Our next step is to seperate the label information for Gender & Level of Education into seperate columns. We will do this using tidyr seperate() method:
## # A tibble: 6 x 4
## Region Gender eduLevel Total
## <chr> <chr> <chr> <dbl>
## 1 Northeast Region Male NoHS 24801
## 2 Northeast Region Male HS 36714
## 3 Northeast Region Male Associate 44765
## 4 Northeast Region Male Bachelors 65177
## 5 Northeast Region Male Graduate 89449
## 6 Northeast Region Female NoHS 16523
Excellent! Now the data.frame is organized in a format that wil facilitate use with functions such as ggplot2 plotting methods. We can now begin to tackle the analysis questions that were mentioned in the class discussion associated with this dataset.
Visualize the data in a way that best addresses this question:
#This question does not involves the 'Gender' feature, so we will aggreggate the data by Region and eduLevel to simplify our visualization
edu_byRegion <- eduDATA_df %>%
#group_by() to aggregate Region & eduLevel data
group_by( Region, eduLevel ) %>%
#find the total of Male + Female incidences
summarise( Total = sum( Total )) %>%
#mutate() to add a column with proportions
mutate( proportion = Total/sum( Total ))
# Grouped
ggplot(edu_byRegion, aes(fill=Region, y=proportion, x=eduLevel)) +
geom_bar(position="dodge", stat="identity") +
ggtitle('Proportion Education Level') +
xlab( 'Education Level' ) +
ylab( 'Proportion') From the figure above, we can see that the proportions per education level are comparable between each region. To address the Question: The Midwest Region has the highest proportion of people with ‘High School’ as their highest educational achievement.
(NOTE: This question was not mentioned in the DATA607 discussion board)

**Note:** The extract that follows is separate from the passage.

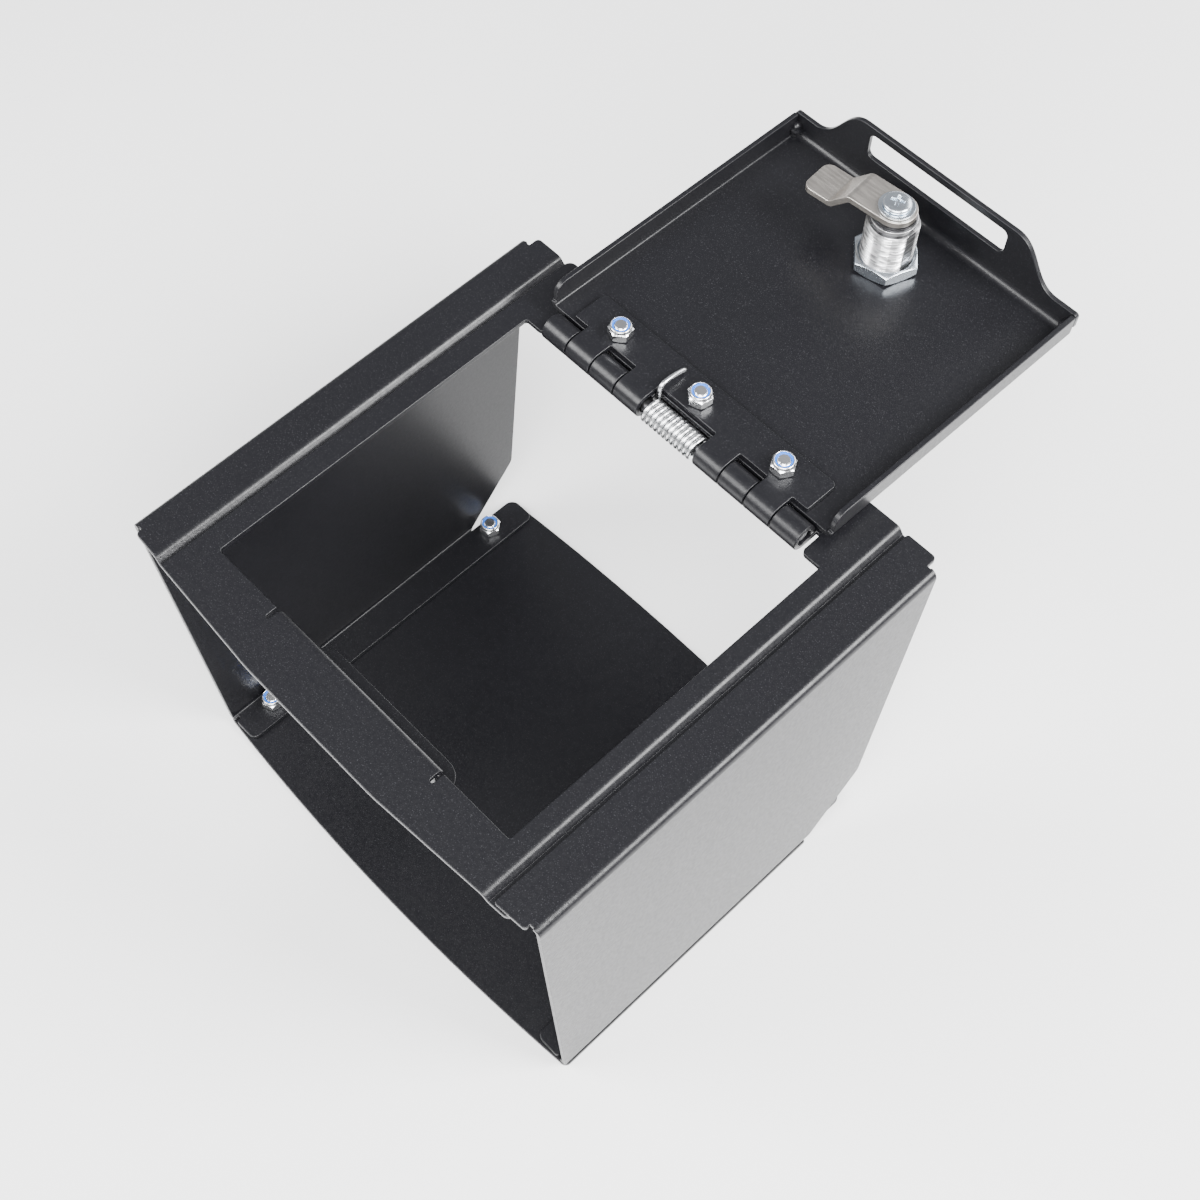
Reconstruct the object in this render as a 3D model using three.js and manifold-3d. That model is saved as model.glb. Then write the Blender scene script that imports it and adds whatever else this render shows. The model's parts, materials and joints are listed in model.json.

Visualize the data in a way that best addresses this question:
#This question does not involves the 'Gender' feature, so we will aggreggate the data by Region and eduLevel to simplify our visualization
edu_byGender <- eduDATA_df %>%
#group_by() to aggregate Region & eduLevel data
group_by( Gender, eduLevel ) %>%
#find the total of Male + Female incidences
summarise( Total = sum( Total )) %>%
#mutate() to add a column with proportions
mutate( proportion = Total/sum( Total ))
# Grouped
ggplot(edu_byGender, aes(fill=Gender, y=proportion, x=eduLevel)) +
geom_bar(position="dodge", stat="identity") +
ggtitle('Proportion Education Level per Gender') +
xlab( 'Education Level' ) +
ylab( 'Proportion')
The differences between Male and Female are too slim to appreciate in this figure. Next, calculate the discrepancy:
edu_genderDiscrep <- edu_byGender %>%
pivot_wider( names_from = Gender, values_from = proportion ) %>%
select( -Total ) %>%
group_by( eduLevel ) %>%
summarise(Female=sum(Female,na.rm=TRUE), Male = sum( Male , na.rm = TRUE)) %>%
mutate( discrepancy_Percent = abs( Female-Male)*100)
edu_genderDiscrep## # A tibble: 5 x 4
## eduLevel Female Male discrepancy_Percent
## <chr> <dbl> <dbl> <dbl>
## 1 Associate 0.174 0.172 0.130
## 2 Bachelors 0.255 0.252 0.257
## 3 Graduate 0.342 0.343 0.149
## 4 HS 0.137 0.137 0.0554
## 5 NoHS 0.0934 0.0952 0.182
Again, the discrepancies are very slim, but from the output of our calculations, we can see that the largest discrepancy between Male & Female proportions is found for the Bachelors education level. By looking at the bar plot above, we can see that Females with bachelors have a slightly higher proportion than Males with bachelors. However, larger discrepancies might be found between the genders if we are to look at the data by region.
This demo used a small .csv file to demonstrate the importance tidying datasets. The original format of the data is very easy on human eyes: it can be scanned for the gist with ease. However, the wide format does not facilitate visualization. dplyr and tidyr provide methods to reshape data into a format that helps downstream analysis.